Ways to say it that feel true to you

The best first declaration fits your voice and your shared rhythm. Here are ideas you can adapt without turning the moment into theater.

  1. Let it be spontaneous. Sometimes the clearest path is to say I love you the instant your chest insists – on a walk, during a grocery run, while sharing a quiet laugh. Unplanned honesty can be perfect.
  2. End a simple date with truth. After takeout and a movie you both adore, that post-credit glow is a lovely space to say I love you . Ordinary evenings become landmarks when you mark them with meaning.
  3. Write it, then speak it. A handwritten note can organize your thoughts and turn the memory into something tangible. Give the letter in person and say I love you out loud so your voice anchors the words.
  4. Whisper during a quiet moment. While cuddling or resting together, you might brush their hair back and say I love you softly – intimacy without performance.
  5. Cook a thoughtful meal. Preparing their favorites shows care in action; after dessert, share the words you’ve been holding – I love you – and let the simplicity carry the weight.
  6. Sing it if music is your lane. If performing is natural to you both, a song can deliver the feeling – just make sure you follow with a direct, clear I love you in your own voice.
  7. Make a small adventure. A low-stakes getaway or a sunset at your local lookout can provide a backdrop without turning the moment into a spectacle. When the view goes quiet, say I love you .
  8. Personalize a creative touch. Whether it’s a note tucked inside a book they’re reading or a simple message on a homemade card, let the gesture reflect who you two are – then add the spoken I love you .
  9. Under the stars. Spread a blanket, lie back, and let the sky do what it does best – remind you of scale. When the moment settles, say I love you and let the stillness hold it.

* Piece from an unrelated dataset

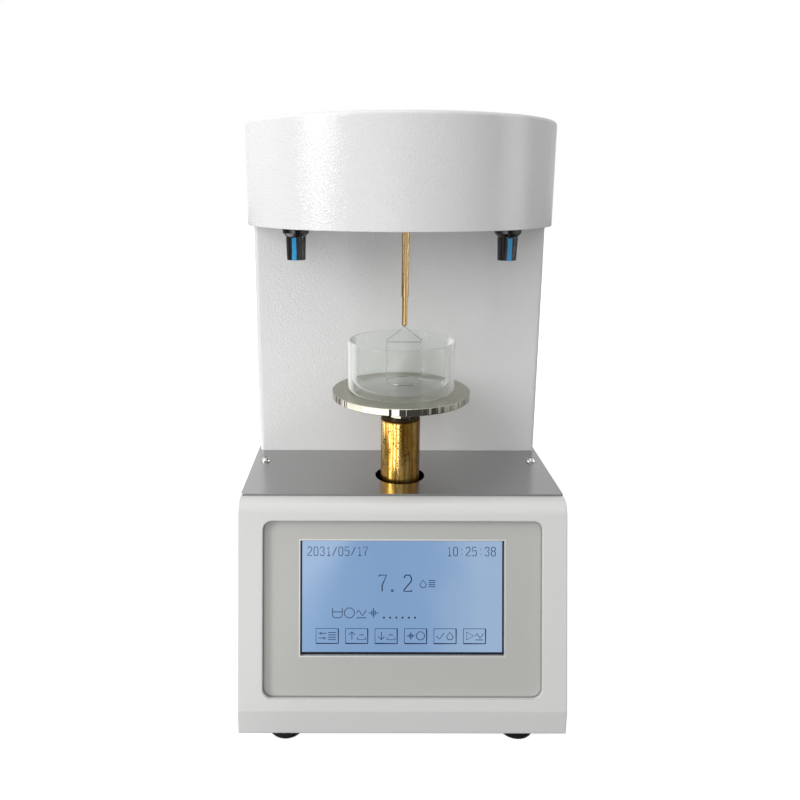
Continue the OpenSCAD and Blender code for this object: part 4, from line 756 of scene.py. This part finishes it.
# %% The ink tree
ink_tree, start, end = size_tree("ink_strokes", "Stroke width", "Film share")
path = add(ink_tree, "GeometryNodeMeshToCurve", Mesh=start.outputs["Geometry"])
half_width = reckon(ink_tree, "MULTIPLY", start.outputs["Stroke width"], 0.5)
nib = add(ink_tree, "GeometryNodeCurvePrimitiveCircle", Resolution=6, Radius=half_width)
line = add(ink_tree, "GeometryNodeCurveToMesh", Curve=path.outputs[0],
           Profile_Curve=nib.outputs[0], Fill_Caps=True)
pressed = add(ink_tree, "ShaderNodeCombineXYZ", X=1.0, Y=1.0, Z=start.outputs["Film share"])
at = add(ink_tree, "GeometryNodeInputPosition").outputs[0]
flattened = add(ink_tree, "ShaderNodeVectorMath", {"operation": "MULTIPLY"}, in0=at,
                in1=pressed.outputs[0])
film = add(ink_tree, "GeometryNodeSetPosition", Geometry=line.outputs[0],
           Position=flattened.outputs[0])
close_tree(ink_tree, end, film.outputs[0], screen_ink)

# %% [markdown]
# ## The front face's own plane
# The sloping face leans back 12.66 degrees. Everything on it is drawn flat, in X and Y,
# and one matrix stands it up: X stays, Y climbs the slope and Z comes out of the face.

# %% The face's plane
FACE_LEAN = 12.66
FACE_START = Vector((0, LIFT_AXIS_Y - 35.3 * MM, DECK_Z))
DISPLAY_MIDDLE, GLASS_FRONT, PANEL_FRONT = -52.2, -5.0, -3.0

stand_up = Euler((math.radians(90 - FACE_LEAN), 0, 0)).to_matrix().to_4x4()
face = Matrix.Translation(FACE_START) @ stand_up


def on_face(x, y, out):
    """A point of the face's plane in millimetres, in the scene."""
    return face @ Vector((x * MM, y * MM, out * MM))


def from_display(u, v):
    """Display millimetres, from its top left corner, to the face's plane in metres."""
    return (u - DISPLAY_W / 2) * MM, (DISPLAY_MIDDLE + DISPLAY_H / 2 - v) * MM


print("display middle at", [round(v, 3) for v in on_face(0, DISPLAY_MIDDLE, GLASS_FRONT)])

# %% Lay the ink on the display
THIN_STROKE, BOLD_STROKE = 0.4 * MM, 0.66 * MM
FILM_SHARE = 0.05        # the film's thickness as a share of the stroke's width
INK_ABOVE_GLASS = 0.03   # millimetres

for name, chains, width in (("screen_figures", thin_lines, THIN_STROKE),
                            ("screen_reading", bold_lines, BOLD_STROKE)):
    corners, edges = [], []
    for chain in chains:
        closed = chain[0] == chain[-1]
        ring_points = chain[:-1] if closed else chain
        first = len(corners)
        corners += [(*from_display(u, v), 0.0) for u, v in ring_points]
        edges += [(first + i, first + i + 1) for i in range(len(ring_points) - 1)]
        if closed:
            edges.append((len(corners) - 1, first))
    strokes = bpy.data.meshes.new(name)
    strokes.from_pydata(corners, edges, [])
    ink = grow(strokes, ink_tree, {"Stroke width": width, "Film share": FILM_SHARE})
    ink.transform(face @ Matrix.Translation((0, 0, (GLASS_FRONT + INK_ABOVE_GLASS) * MM)))
    place_piece(name, ink, "frame")

# %% [markdown]
# ## The display's border and trim
# Round the lit area runs a dark navy border, a little wider at the bottom, and the
# panel's opening has a thin chamfer, painted paler than the panel as a painted highlight.
# Both are frames with four sides: a loop of corners outside, a loop inside, and a band
# between them.

# %% Border and trim
BORDER_THICK = 0.02
TRIM_OUT, TRIM_OUTER_THICK, TRIM_INNER_THICK = 0.6, 0.05, 0.2


def frame_band(name, outer, inner, heights, material):
    """A closed frame. outer and inner are (left, right, low, high), heights three levels."""
    def loop(edges, out):
        left, right, low, high = edges
        turns = ((left, low), (right, low), (right, high), (left, high))
        return [on_face(x, y, out) for x, y in turns]

    back, outer_front, inner_front = heights
    loops = [loop(outer, back), loop(outer, outer_front), loop(inner, inner_front),
             loop(inner, back)]
    corners = [corner for one in loops for corner in one]
    quads = []
    for ring in range(4):
        after = (ring + 1) % 4
        for i in range(4):
            j = (i + 1) % 4
            quads.append((ring * 4 + i, ring * 4 + j, after * 4 + j, after * 4 + i))
    mesh = bpy.data.meshes.new(name)
    mesh.from_pydata(corners, [], quads)
    solid = bmesh.new()
    solid.from_mesh(mesh)
    bmesh.ops.recalc_face_normals(solid, faces=solid.faces)
    solid.to_mesh(mesh)
    solid.free()
    mesh.materials.append(material)
    place_piece(name, mesh, "frame", 20)


def display_grown(sides, below, above):
    """(left, right, low, high) of the display, grown by so many millimetres."""
    low, high = DISPLAY_MIDDLE - DISPLAY_H / 2, DISPLAY_MIDDLE + DISPLAY_H / 2
    return -DISPLAY_W / 2 - sides, DISPLAY_W / 2 + sides, low - below, high + above


frame_band("display_border", display_grown(1, 1, 1), display_grown(-0.9, -1.3, -0.7),
           (GLASS_FRONT, GLASS_FRONT + BORDER_THICK, GLASS_FRONT + BORDER_THICK),
           border_navy)
frame_band("display_trim", display_grown(TRIM_OUT, TRIM_OUT, TRIM_OUT), display_grown(0, 0, 0),
           (PANEL_FRONT, PANEL_FRONT + TRIM_OUTER_THICK, PANEL_FRONT + TRIM_INNER_THICK),
           highlight_trim_paint)

# %% [markdown]
# ## Floor
# The instrument stands on white paper. The camera sees it as plain white, with only the
# instrument's own shade left on it. Shiny parts need something uneven to mirror, or they
# look like plaster. So mirror rays, and they alone, find a row of white and dark cards
# on the floor around and before the instrument.

# %% Floor
FLOOR_HALF = 6
PAPER_IN_VIEW = 0.92                 # how bright the paper is to the camera; 1 is white
CARD_STRENGTH = 3.2
CARDS_END, CARDS_FULL = 0.25, 0.15   # the cards fade out between these places along Y


def seen_plainly(tree, rays):
    """1 for what the camera sees, directly or through glass, and 0 for other rays."""
    past_glass = reckon(tree, "GREATER_THAN", rays.outputs["Transmission Depth"], 0.5)
    return reckon(tree, "MAXIMUM", rays.outputs["Is Camera Ray"], past_glass)


floor_mesh = bpy.data.meshes.new("white_table_top")
floor_mesh.from_pydata([(-FLOOR_HALF, -FLOOR_HALF, 0), (FLOOR_HALF, -FLOOR_HALF, 0),
                        (FLOOR_HALF, FLOOR_HALF, 0), (-FLOOR_HALF, FLOOR_HALF, 0)],
                       [], [(0, 1, 2, 3)])
floor = bpy.data.objects.new("white_table_top", floor_mesh)
bpy.context.scene.collection.objects.link(floor)
floor_white, tree, shader = finish("white_floor_paper", Roughness=0.9,
                                   Base_Color=linear("#A2A2A2"), Emission_Color=linear("#FFFFFF"))
rays = add(tree, "ShaderNodeLightPath")
in_view = reckon(tree, "MULTIPLY", seen_plainly(tree, rays), PAPER_IN_VIEW)
connect(tree, shader, Emission_Strength=in_view)
spot = add(tree, "ShaderNodeSeparateXYZ", Vector=object_place(tree))
sideways = carry(tree, spot.outputs["X"], (-1.0, 1.0))
cards = ramp(tree, sideways, (0.1, "#3A3A3A"), (0.25, "#FFFFFF"), (0.43, "#FFFFFF"),
             (0.47, "#363636"), (0.61, "#2D2D2D"), (0.625, "#646464"), (0.64, "#2D2D2D"),
             (0.74, "#333333"), (0.84, "#9E9E9E"))
mirrored = add(tree, "ShaderNodeEmission", Color=cards, Strength=CARD_STRENGTH).outputs[0]
front_only = carry(tree, spot.outputs["Y"], (CARDS_END, CARDS_FULL))
swap = reckon(tree, "MULTIPLY", rays.outputs["Is Glossy Ray"], front_only)
show(tree, mix_shaders(tree, swap, shader.outputs[0], mirrored))
floor_mesh.materials.append(floor_white)
print("floor", 2 * FLOOR_HALF, "m square")

# %% [markdown]
# ## World
# To the camera the room is white too. As light it comes mostly from the left and the
# front, a little from above, and some from behind for whoever looks at the back. Mirror
# rays find another room: deep grey in front, bright behind and above, and weaker on the
# right, so that each shiny piece has a light and a dark side.

# %% World
world = bpy.data.worlds.new("studio")
bpy.context.scene.world = world
world.use_nodes = True
tree = world.node_tree
rays = add(tree, "ShaderNodeLightPath")
way = add(tree, "ShaderNodeSeparateXYZ",
          Vector=add(tree, "ShaderNodeTexCoord").outputs["Generated"])
to_right, to_back, to_sky = way.outputs["X"], way.outputs["Y"], way.outputs["Z"]

# The soft light is a sum: from the left, then the front, the sky and the back.
soft_fill = carry(tree, to_right, (-1.0, 1.0), (0.6, 0.05))
for direction, given, result in ((to_back, (-1.0, 0.0), (0.62, 0.0)),
                                 (to_sky, (0.0, 1.0), (0.0, 0.15)),
                                 (to_back, (0.1, 0.8), (0.0, 0.45))):
    soft_fill = reckon(tree, "ADD", soft_fill, carry(tree, direction, given, result))

# What mirrors find is the brightest of the back, the right and the sky.
bright_side = carry(tree, to_back, (-0.1, 0.25))
for direction, given, result in ((to_right, (0.1, 0.5), (0.0, 0.5)),
                                 (to_sky, (0.15, 0.5), (0.0, 1.0))):
    bright_side = reckon(tree, "MAXIMUM", bright_side, carry(tree, direction, given, result))
shaded_right = carry(tree, to_right, (-0.05, 0.3), (1.0, 0.7))
mirrored = carry(tree, bright_side, result=(0.25, shaded_right))

out_of_view = add(tree, "ShaderNodeMix", Factor=rays.outputs["Is Glossy Ray"], A=soft_fill,
                  B=mirrored).outputs[0]
level = add(tree, "ShaderNodeMix", Factor=seen_plainly(tree, rays), A=out_of_view, B=1.0)
background = tree.nodes["Background"]
background.inputs["Color"].default_value = linear("#FFFFFF")
tree.links.new(level.outputs[0], background.inputs["Strength"])
print("the world has", len(tree.nodes), "nodes")

# %% [markdown]
# ## Lamps
# A tall soft box stands left of the camera and lights everything. Two narrow strips are
# there for gloss alone: they draw the glittering bands on the head, and light nothing
# else. A weak box above keeps the deck and the table from going dull.

# %% Lamps
AIM_Z = 0.18   # the height that every lamp looks at


def lamp(name, azimuth, height, distance, size, watts, gloss_only=False):
    """A soft box that looks at the lift axis. Azimuth 0 is straight in front."""
    light = bpy.data.lights.new(name, "AREA")
    light.shape = "RECTANGLE"
    light.size, light.size_y = size
    light.energy = watts
    made = bpy.data.objects.new(name, light)
    turn = math.radians(azimuth)
    made.location = (math.sin(turn) * distance, LIFT_AXIS_Y - math.cos(turn) * distance, height)
    aim = Vector((0, LIFT_AXIS_Y, AIM_Z)) - made.location
    made.rotation_euler = aim.to_track_quat("-Z", "Y").to_euler()
    made.visible_diffuse = not gloss_only
    bpy.context.scene.collection.objects.link(made)
    print(name, watts, "W at", [round(v, 2) for v in made.location])


lamp("key_soft_box", -60, 0.8, 1.6, (0.45, 1.3), 14.5)
lamp("left_strip", -64, 0.7, 1.5, (0.12, 1.4), 3, gloss_only=True)
lamp("right_strip", 88, 0.7, 1.4, (0.03, 1.4), 5.5, gloss_only=True)
lamp("top_soft_box", 0, 1.6, 0.3, (0.6, 0.6), 1.5)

Handling the aftermath with grace

However your partner responds, your honesty is a gift to the relationship. If they mirror your words immediately, wonderful – celebrate privately, savor the moment, and keep living the care you just named. If they need time, respect it and remember that emotional pacing can differ. If the reply isn’t what you hoped for, you still honored your own truth – that integrity will steady you as you decide what comes next.

Bringing it all together

There’s no formula for the perfect moment, but there is wisdom in making sure your actions, your context, and your words align. When passion comes with intimacy, when commitment is clear, when your calm matches your excitement, the first I love you doesn’t feel like a gamble – it feels like a step forward on a path you’re already walking together. Keep listening, keep noticing, and when your heart and judgment agree, trust yourself to speak.